Nos encontros, são ensinadas danças de roda tradicionais dos mais diversos povos. Em um final de semana, podem ser aprendidos de seis a dez tipos de dança de diversas partes do Brasil e de países como Inglaterra, Grécia e Polônia.
"Com as mãos dadas e os olhos nos olhos, a pessoa deixa a personalidade de lado, sai do seu mundinho e se encontra com o grupo. As pessoas não se compreendem somente mentalmente mas também com o corpo e as emoções", diz Ramos. Segundo ela, esse tipo de dança tem um caráter meditativo que leva ao autoconhecimento. "Isso pode mudar a atitude das pessoas de uma forma lúdica", diz.
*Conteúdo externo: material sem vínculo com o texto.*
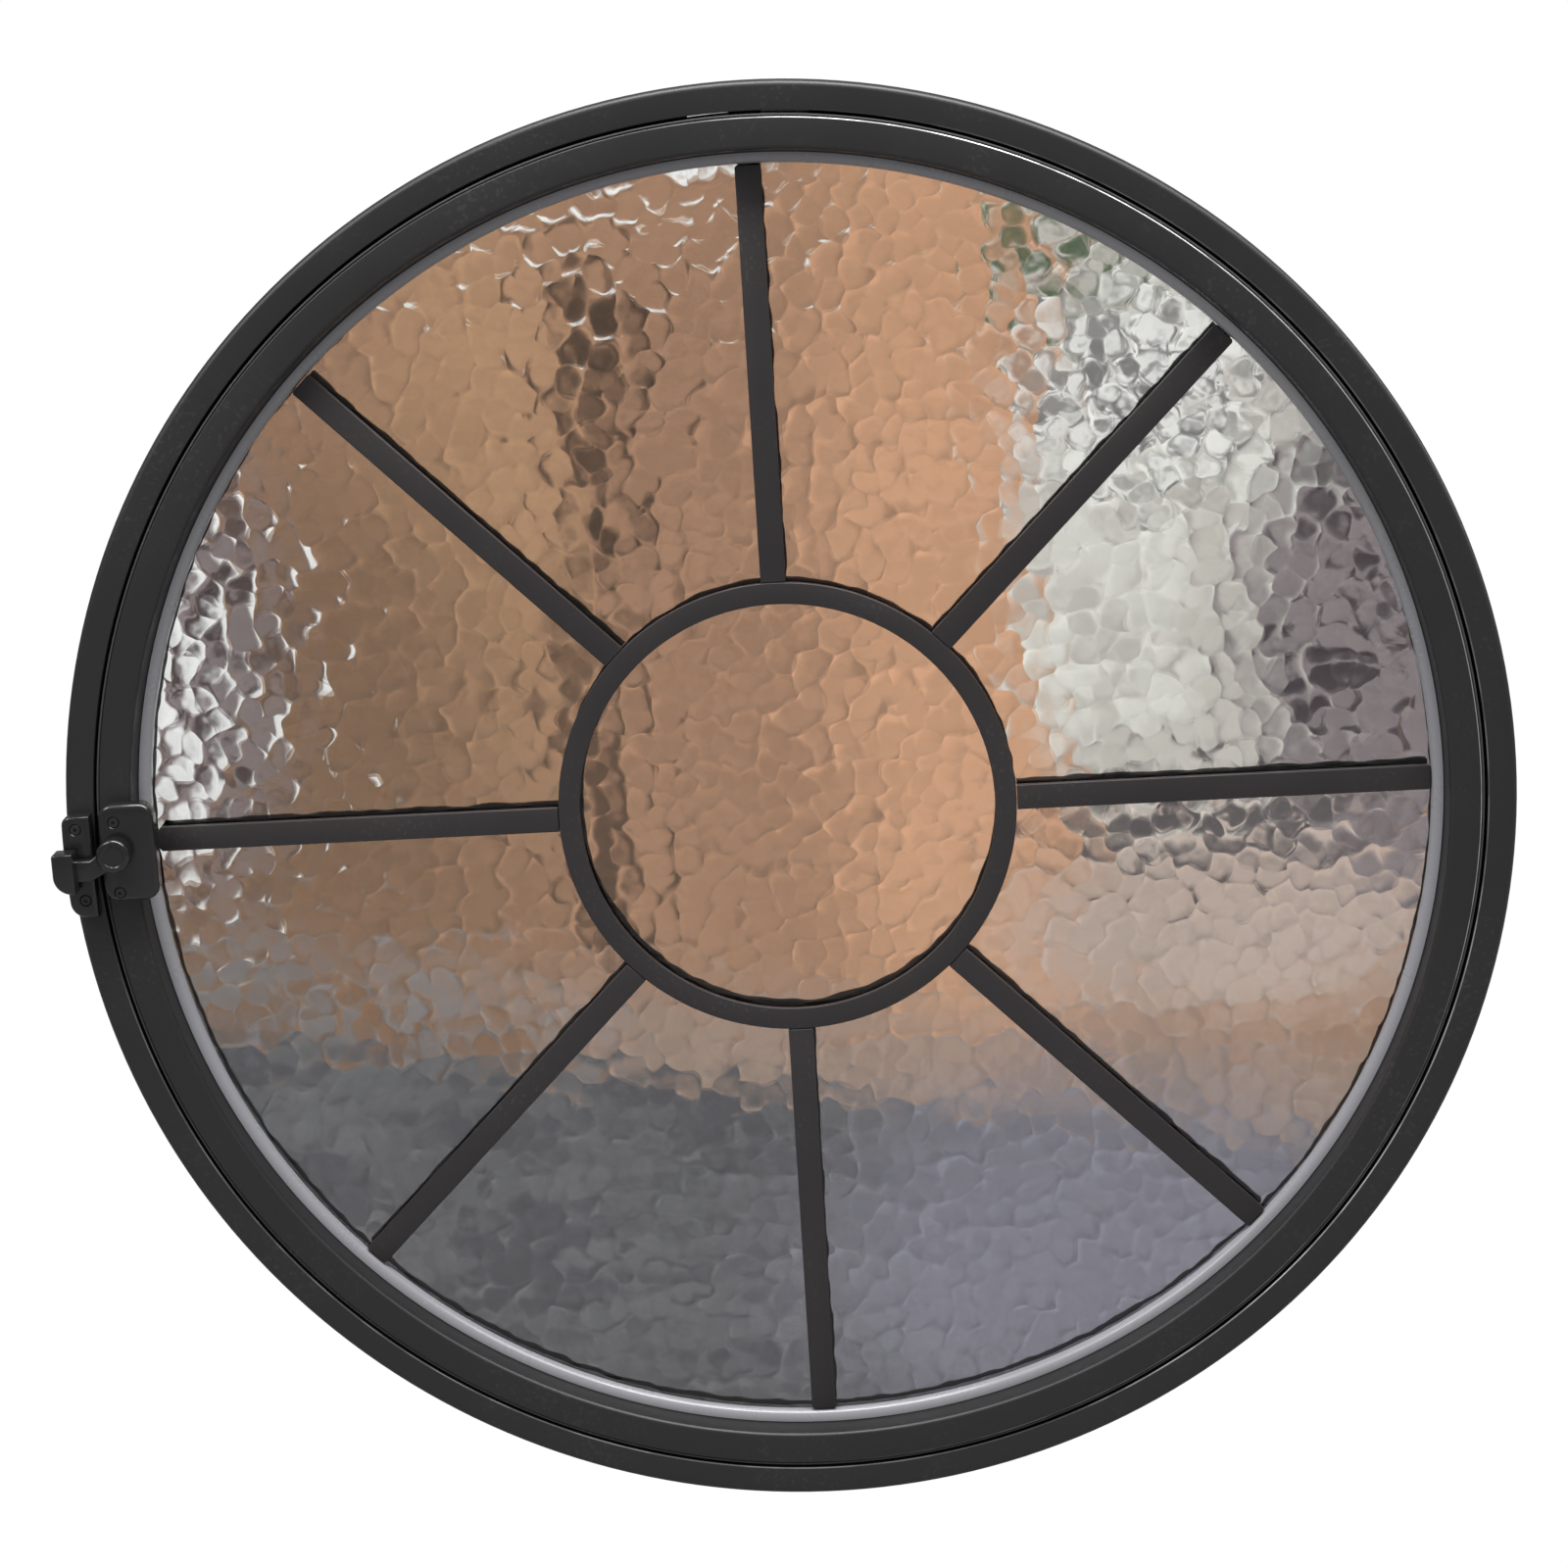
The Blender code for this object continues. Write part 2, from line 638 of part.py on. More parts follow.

A radialista e webdesigner Luana de André Sant'Ana, 30, já perdeu as contas das vivências de que participou. "Não precisa ser bailarino para dar a mão e começar a dançar. Mas é preciso respeitar o ritmo da roda e o seu próprio ritmo. Isso acaba estimulando a atenção e a cooperação. O círculo é um símbolo muito forte de totalidade e fortalece o grupo", afirma a radialista, que hoje também ajuda a ensinar as danças, trabalhando como "focalizadora" nos encontros.
"Não usamos a palavra professor. Acreditamos que as danças estão no inconsciente coletivo. É como se de alguma forma você já conhecesse as danças. O focalizador vai apenas te ajudar a lembrar os passos", afirma.